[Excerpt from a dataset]
# # # # # # #

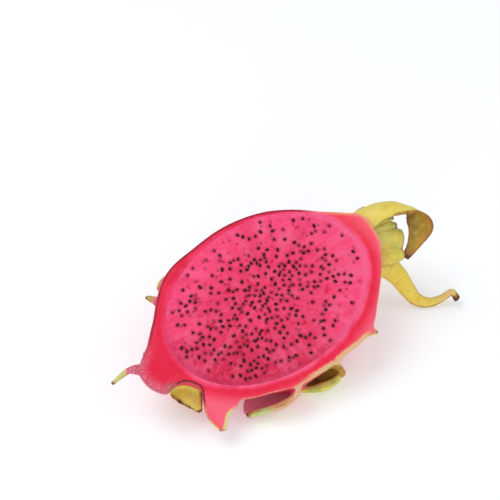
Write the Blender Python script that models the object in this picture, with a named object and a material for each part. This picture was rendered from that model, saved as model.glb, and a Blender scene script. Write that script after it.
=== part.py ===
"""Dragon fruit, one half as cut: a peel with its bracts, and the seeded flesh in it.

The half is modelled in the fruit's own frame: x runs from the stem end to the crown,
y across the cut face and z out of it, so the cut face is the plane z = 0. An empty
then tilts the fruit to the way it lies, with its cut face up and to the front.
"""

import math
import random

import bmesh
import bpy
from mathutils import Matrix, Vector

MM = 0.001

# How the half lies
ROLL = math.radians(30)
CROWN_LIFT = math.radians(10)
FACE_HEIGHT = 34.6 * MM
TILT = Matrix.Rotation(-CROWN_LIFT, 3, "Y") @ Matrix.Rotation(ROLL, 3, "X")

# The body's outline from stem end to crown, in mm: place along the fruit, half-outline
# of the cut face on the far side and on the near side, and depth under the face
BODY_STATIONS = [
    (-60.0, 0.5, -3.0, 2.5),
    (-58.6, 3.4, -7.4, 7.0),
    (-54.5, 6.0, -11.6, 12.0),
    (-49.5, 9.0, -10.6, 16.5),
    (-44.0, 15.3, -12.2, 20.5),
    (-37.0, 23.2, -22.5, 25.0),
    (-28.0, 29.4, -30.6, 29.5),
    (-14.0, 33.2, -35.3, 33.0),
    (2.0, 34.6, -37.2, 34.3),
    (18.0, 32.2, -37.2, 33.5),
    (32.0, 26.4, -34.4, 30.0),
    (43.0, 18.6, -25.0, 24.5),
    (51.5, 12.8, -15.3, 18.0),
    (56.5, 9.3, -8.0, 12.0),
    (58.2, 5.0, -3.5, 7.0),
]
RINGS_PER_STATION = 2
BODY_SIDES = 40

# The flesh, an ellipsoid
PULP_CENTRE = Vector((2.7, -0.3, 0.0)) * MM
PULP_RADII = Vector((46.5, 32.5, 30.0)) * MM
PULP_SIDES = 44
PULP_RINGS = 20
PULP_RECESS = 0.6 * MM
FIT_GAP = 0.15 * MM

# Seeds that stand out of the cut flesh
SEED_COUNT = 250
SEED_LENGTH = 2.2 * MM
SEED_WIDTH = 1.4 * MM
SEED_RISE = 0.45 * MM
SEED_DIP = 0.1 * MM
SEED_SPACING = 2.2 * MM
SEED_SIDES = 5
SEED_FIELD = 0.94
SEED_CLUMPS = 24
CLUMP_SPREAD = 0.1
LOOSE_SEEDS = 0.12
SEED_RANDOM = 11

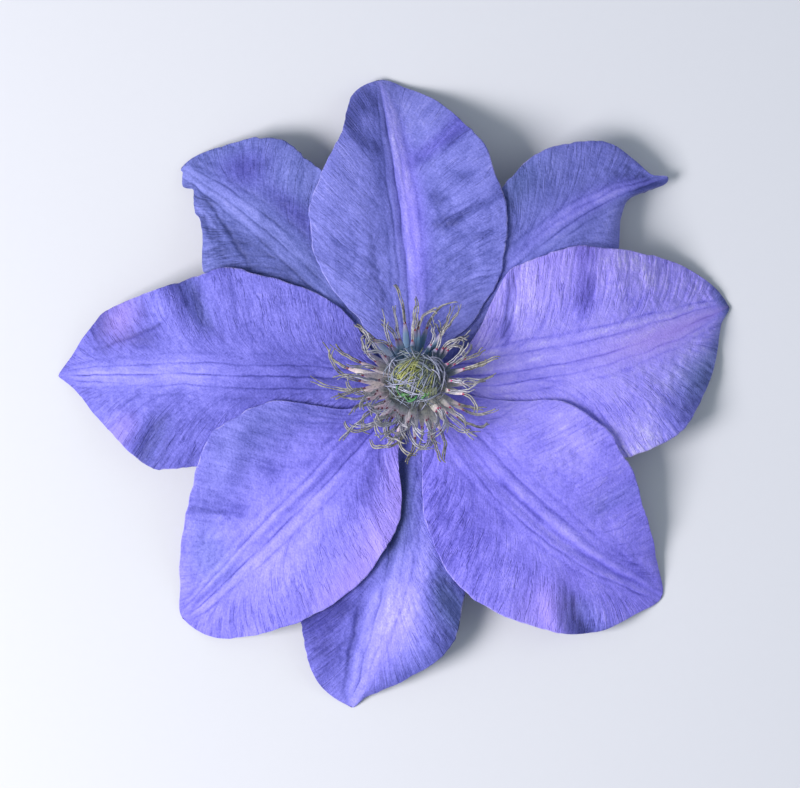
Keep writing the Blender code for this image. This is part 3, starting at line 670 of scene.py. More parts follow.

# # # # # # #

Please reproduce each line exactly as written.

* _Result of the task_
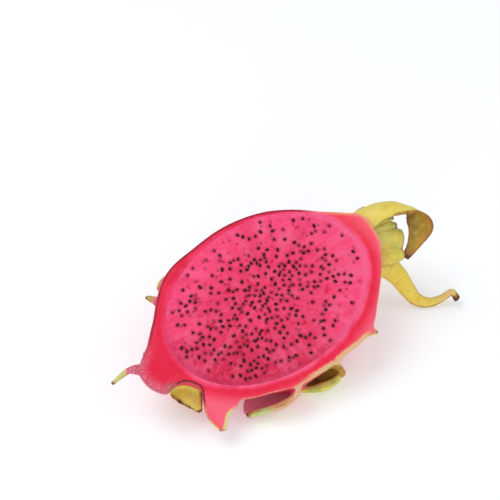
Write the Blender Python script that models the object in this picture, with a named object and a material for each part. This picture was rendered from that model, saved as model.glb, and a Blender scene script. Write that script after it.
=== part.py ===
"""Dragon fruit, one half as cut: a peel with its bracts, and the seeded flesh in it.

The half is modelled in the fruit's own frame: x runs from the stem end to the crown,
y across the cut face and z out of it, so the cut face is the plane z = 0. An empty
then tilts the fruit to the way it lies, with its cut face up and to the front.
"""

import math
import random

import bmesh
import bpy
from mathutils import Matrix, Vector

MM = 0.001

# How the half lies
ROLL = math.radians(30)
CROWN_LIFT = math.radians(10)
FACE_HEIGHT = 34.6 * MM
TILT = Matrix.Rotation(-CROWN_LIFT, 3, "Y") @ Matrix.Rotation(ROLL, 3, "X")

# The body's outline from stem end to crown, in mm: place along the fruit, half-outline
# of the cut face on the far side and on the near side, and depth under the face
BODY_STATIONS = [
    (-60.0, 0.5, -3.0, 2.5),
    (-58.6, 3.4, -7.4, 7.0),
    (-54.5, 6.0, -11.6, 12.0),
    (-49.5, 9.0, -10.6, 16.5),
    (-44.0, 15.3, -12.2, 20.5),
    (-37.0, 23.2, -22.5, 25.0),
    (-28.0, 29.4, -30.6, 29.5),
    (-14.0, 33.2, -35.3, 33.0),
    (2.0, 34.6, -37.2, 34.3),
    (18.0, 32.2, -37.2, 33.5),
    (32.0, 26.4, -34.4, 30.0),
    (43.0, 18.6, -25.0, 24.5),
    (51.5, 12.8, -15.3, 18.0),
    (56.5, 9.3, -8.0, 12.0),
    (58.2, 5.0, -3.5, 7.0),
]
RINGS_PER_STATION = 2
BODY_SIDES = 40

# The flesh, an ellipsoid
PULP_CENTRE = Vector((2.7, -0.3, 0.0)) * MM
PULP_RADII = Vector((46.5, 32.5, 30.0)) * MM
PULP_SIDES = 44
PULP_RINGS = 20
PULP_RECESS = 0.6 * MM
FIT_GAP = 0.15 * MM

# Seeds that stand out of the cut flesh
SEED_COUNT = 250
SEED_LENGTH = 2.2 * MM
SEED_WIDTH = 1.4 * MM
SEED_RISE = 0.45 * MM
SEED_DIP = 0.1 * MM
SEED_SPACING = 2.2 * MM
SEED_SIDES = 5
SEED_FIELD = 0.94
SEED_CLUMPS = 24
CLUMP_SPREAD = 0.1
LOOSE_SEEDS = 0.12
SEED_RANDOM = 11

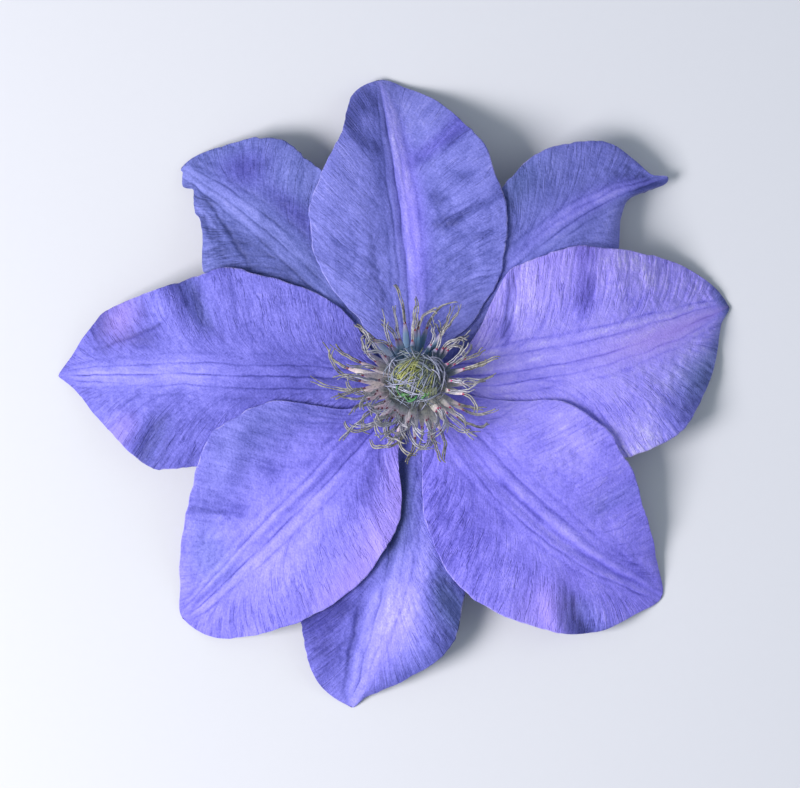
Keep writing the Blender code for this image. This is part 3, starting at line 670 of scene.py. More parts follow.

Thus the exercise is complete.